Push-ups to failure (I went for 30 plus)
25 slow decline chest presses

Rest 60 seconds

15 arm curl
12 kick-backs

Rest 60 seconds

15 front shoulder raises
15 lateral shoulder raises
30 shoulder press (think pumps - fast)
25 bent over rows

If you've got a stationary bike or Trainer at home, or if you're heading for a run and want some variety and intensity try a few sets of these to get a serious sweat on. I've included a table using various ways of measuring effort to help you gauge intensity.

8 Minute Ladders

5 minutes warm up (Zone 2)

5 minute pick ups: 30 seconds higher zone:30 seconds recovery zone

     Zone 3:Zone2
     Zone 4:Zone 2
     Zone 5:Zone 2 (repeat this one x 3)

8 Minute Ladder:

     Zone 3 x 4 minutes
     Zone 4 x 3 minutes
     Zone 5 x 1 minute

5 Minute Active Recovery (Zone 2)

Repeat hte ladder 2, 3, or 4 times for an awesome workout! 5 - 10 minutes cool down to finish.

Intensity Guidelines:

Note that using heart rate training zones have limitations. For example, cycling workouts will typically elicit a lower heart rate response for the same exertion compared to running workouts.
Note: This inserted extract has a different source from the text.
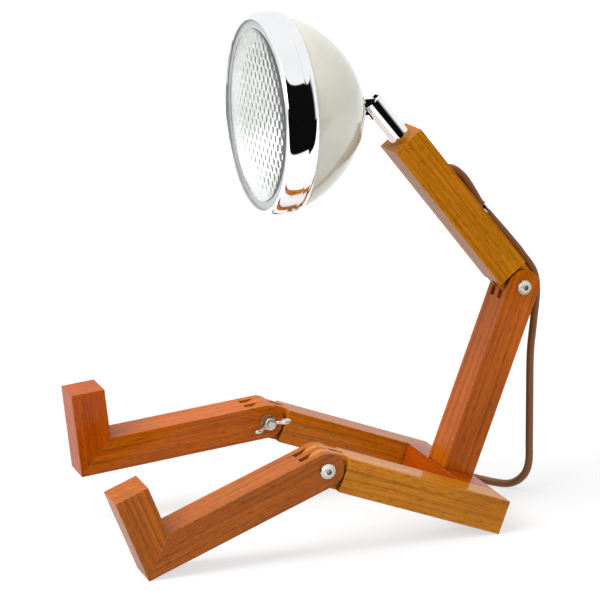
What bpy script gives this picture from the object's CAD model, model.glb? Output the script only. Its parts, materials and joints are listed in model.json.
import json
import math
import bmesh
import bpy
from mathutils import Matrix, Vector
from mathutils.geometry import interpolate_bezier

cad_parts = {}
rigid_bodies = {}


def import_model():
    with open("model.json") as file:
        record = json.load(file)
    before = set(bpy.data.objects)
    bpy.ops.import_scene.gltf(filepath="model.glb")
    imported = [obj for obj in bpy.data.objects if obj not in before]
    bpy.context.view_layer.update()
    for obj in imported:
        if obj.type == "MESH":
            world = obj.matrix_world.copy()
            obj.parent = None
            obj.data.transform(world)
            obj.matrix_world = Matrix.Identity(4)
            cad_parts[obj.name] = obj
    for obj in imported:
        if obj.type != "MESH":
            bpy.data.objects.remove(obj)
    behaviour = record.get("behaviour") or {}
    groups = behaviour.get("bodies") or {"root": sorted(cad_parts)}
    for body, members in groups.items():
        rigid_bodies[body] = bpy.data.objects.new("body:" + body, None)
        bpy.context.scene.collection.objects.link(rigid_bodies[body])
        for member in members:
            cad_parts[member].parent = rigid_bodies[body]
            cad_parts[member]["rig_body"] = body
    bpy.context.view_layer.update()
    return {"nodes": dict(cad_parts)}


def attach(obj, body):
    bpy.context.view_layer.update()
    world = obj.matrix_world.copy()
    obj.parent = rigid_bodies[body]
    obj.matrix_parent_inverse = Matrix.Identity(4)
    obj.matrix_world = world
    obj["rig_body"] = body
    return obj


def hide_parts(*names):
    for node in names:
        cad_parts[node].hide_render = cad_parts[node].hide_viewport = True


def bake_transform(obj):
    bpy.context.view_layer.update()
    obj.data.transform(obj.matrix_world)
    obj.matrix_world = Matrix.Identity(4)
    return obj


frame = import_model()
nodes = frame["nodes"]
scene = bpy.context.scene
print("stage: frame loaded,", len(nodes), "nodes")
scene.view_settings.view_transform = "Standard"

mm = 0.001  # metres

# The lamp's own sizes, in millimetres and degrees, as the solids have them
lampSizes = {
    "seatLean": 21.0,
    "frameShift": 119.8003,
    "legSide": 69.0,
    "thighLength": 155.5,
    "woodThick": 27.0,
    "rightKnee": 42.0,
    "leftKnee": 26.3,
    "trunkInset": 15.0,
    "trunkTop": 183.0,
    "trunkFold": 59.3,
    "beamLength": 157.5,
    "heelReach": 142.0,
    "pivotOut": 33.5,
    "lampTurn": 52.0,
}


def shift(x, y, z):
    return Matrix.Translation((x, y, z))


def turnX(angle):
    return Matrix.Rotation(math.radians(angle), 4, "X")


def turnY(angle):
    return Matrix.Rotation(math.radians(angle), 4, "Y")


def turnZ(angle):
    return Matrix.Rotation(math.radians(angle), 4, "Z")


# places of the moving bodies at rest: millimetres in, metres out
halfThick = lampSizes["woodThick"] / 2
atRow = Matrix.Scale(mm, 4)
atSeat = atRow @ shift(0, lampSizes["frameShift"], 0) @ turnX(-lampSizes["seatLean"])


def atKnee(side):
    fold = lampSizes["rightKnee"] if side > 0 else lampSizes["leftKnee"]
    return atSeat @ shift(side * lampSizes["legSide"], -lampSizes["thighLength"], halfThick) @ turnX(fold)


atTrunk = atSeat @ shift(0, -lampSizes["trunkInset"], lampSizes["trunkTop"])
atBeam = atTrunk @ turnX(lampSizes["trunkFold"])
atNeck = atBeam @ shift(0, 0, lampSizes["beamLength"])
atLamp = atNeck @ shift(0, 0, lampSizes["pivotOut"]) @ turnX(lampSizes["lampTurn"])

# Camera, at the photograph's viewing angle
cameraView = {
    "place": (1.7444, -0.6266, 0.6367),
    "right": (0.3365, 0.94158, -0.0143),
    "up": (-0.22126, 0.09381, 0.97069),
    "back": (0.91532, -0.32347, 0.2399),
    "lens": 148.64,
    "sensor": 36,
    "farthest": 60,
}
cameraData = bpy.data.cameras.new("photoCamera")
cameraData.lens = cameraView["lens"]
cameraData.sensor_width = cameraView["sensor"]
cameraData.clip_end = cameraView["farthest"]
camera = bpy.data.objects.new("photoCamera", cameraData)
scene.collection.objects.link(camera)
axes = Matrix([cameraView["right"], cameraView["up"], cameraView["back"]]).transposed()
camera.matrix_world = Matrix.Translation(cameraView["place"]) @ axes.to_quaternion().to_matrix().to_4x4()
scene.camera = camera


# Materials. A colour is written as it looks on a screen
def hexColour(code):
    parts = [int(code[i:i + 2], 16) / 255 for i in (1, 3, 5)]
    return tuple(p / 12.92 if p <= 0.04045 else ((p + 0.055) / 1.055) ** 2.4 for p in parts) + (1.0,)


def addNode(tree, kind, settings=None, links=None):
    node = tree.nodes.new(kind)
    for key, value in (settings or {}).items():
        if isinstance(key, int) or key in node.inputs:
            node.inputs[key].default_value = value
        else:
            setattr(node, key, value)
    for key, source in (links or {}).items():
        tree.links.new(source, node.inputs[key])
    return node


def newMaterial(name):
    material = bpy.data.materials.new(name)
    material.use_nodes = True
    tree = material.node_tree
    tree.nodes.clear()
    shader = tree.nodes.new("ShaderNodeBsdfPrincipled")
    output = tree.nodes.new("ShaderNodeOutputMaterial")
    tree.links.new(shader.outputs[0], output.inputs[0])
    return material, tree, shader


def setShader(shader, **values):
    for key, value in values.items():
        shader.inputs[key.replace("_", " ")].default_value = value


def mapRange(tree, source, low, high, toLow=0.0, toHigh=1.0, smooth=False):
    node = addNode(tree, "ShaderNodeMapRange", {"interpolation_type": "SMOOTHSTEP" if smooth else "LINEAR"},
                   {"Value": source})
    for key, value in (("From Min", low), ("From Max", high), ("To Min", toLow), ("To Max", toHigh)):
        node.inputs[key].default_value = value
    return node.outputs[0]


def noiseField(tree, vector, perMetre, detail=3.0, roughness=0.5, scale=(1, 1, 1), offset=0.0):
    moved = addNode(tree, "ShaderNodeMapping",
                    {"Scale": scale, "Location": (offset, 0.7 * offset, 1.3 * offset)}, {"Vector": vector})
    node = addNode(tree, "ShaderNodeTexNoise",
                   {"Scale": perMetre, "Detail": detail, "Roughness": roughness},
                   {"Vector": moved.outputs[0]})
    return node


def product(tree, first, second):
    return addNode(tree, "ShaderNodeMath", {"operation": "MULTIPLY"}, {0: first, 1: second}).outputs[0]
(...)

Variables such as psychological stress, fatigue, and dehydration will also alter heart rate response, making it difficult to gauge how hard you are or more importantly should be working.

 

RPE 10 max

Typical Interval

Work:Rest

Qualitative

Zone # (1-7)

 %HRR*

Recovery

1

 

 

“VERY easy”

N/A

 

Active Recovery

2-3

 

 

“Easy”

Zone 1

<68%

Endurance

4-5

60+ minutes

 

Aerobic or “all day pace”

Zone 2

69-80%

Tempo

6

20-90 minutes

 

“Race Pace”

Zone 3

81-90%

Threshold

7

5-30 minutes

 

Continuous sensation of “serious effort”.  Conversation is difficult.  Motivation and concentration needs to remain high.

Zone 4

91-100%

VO2 Max

8

3-8 minutes

1:1

Strong to severe sensations of “burning” or fatigue.  Consecutive days of training at this level typically not possible.

Zone 5

100%+

Anaerobic Capacity

9

30 sec – 2min

1:1.5-2

Severe sensations of “burning” or fatigue.  Conversation impossible.

Zone 6

NA

Neuromuscular Power

10

>15 sec

1:4+

Maximum effort

Zone 7

NA

 

*HRR or Heart Rate Reserve: The difference between your resting HR and your maximum HR (220 - age for males, 226 - age for females).
Now calculate your training zones by adding RHR to a % of HRR.

This wickedly simple (or should I say wicked AND simple) full body workout comes to you courtesy of Candice Lewis from the Adelaide Club. It requires no fancy equipment, but maybe throw on your favourite playlist to give you a push! Time dependent, each circuit can be run through 1, 2, or 3 times before moving to the next!

Circuit #1

  • Incline plank push-ups x 10 reps on each side
  • 10 jumping squats (or 20 fast squats)
  • 30 second plank
  • Push-ups on knees x 15 reps

Circuit #2

  • Superman (both arms and legs) x 20 reps
  • Inchworm x 10 reps (on the spot)
  • Static lunges x 20 reps/side
  • Line hops x 30 or jumping jacks x 30

Circuit #3

  • Side plank dips x 20/side
  • Hip lift (feet on bench) x 25
  • Bicycle kick x 30
  • Wall sit x 45 seconds

I'm slowly getting back into running. And today my goal was 6km. I'm up north with limited places to run without driving somewhere. Our the door and to the right? 3+km uphill. To the left? 3+km downhill. Either way, I'm looking at 3+km uphill at some point. Ugh.

So, I got creative:

I turned LEFT. Then:

2km downhill. Easy pace, great warm-up. I then turned around and started the following intervals:

  • 250 metres fast run uphill
  • 150 - 200 metres recovery run down

Distances weren't super accurate, but basically the idea was to net gain on every interval. It was actually kind of fun. Walked the last 500 metres up as a cool down to engage my butt muscles and stretch everything out a little.

For today's workout, I'm going to feature a strategy instead:

Plan and schedule your workouts and activity for the next 7 days.

Many of us don't have the same structure we're accustomed to. There seem to be hours stretching out on end...then, suddenly, it's 5:00pm and we haven't done anything for ourselves. Keep scheduling your workouts in. ANY kind of movement is vital, so commit to it daily. For me: I'm trying to get out and MOVE before my second coffee. I'm with my kids, so the best thing these days is either mobility and then a quick solo run, or a hike with the little guys!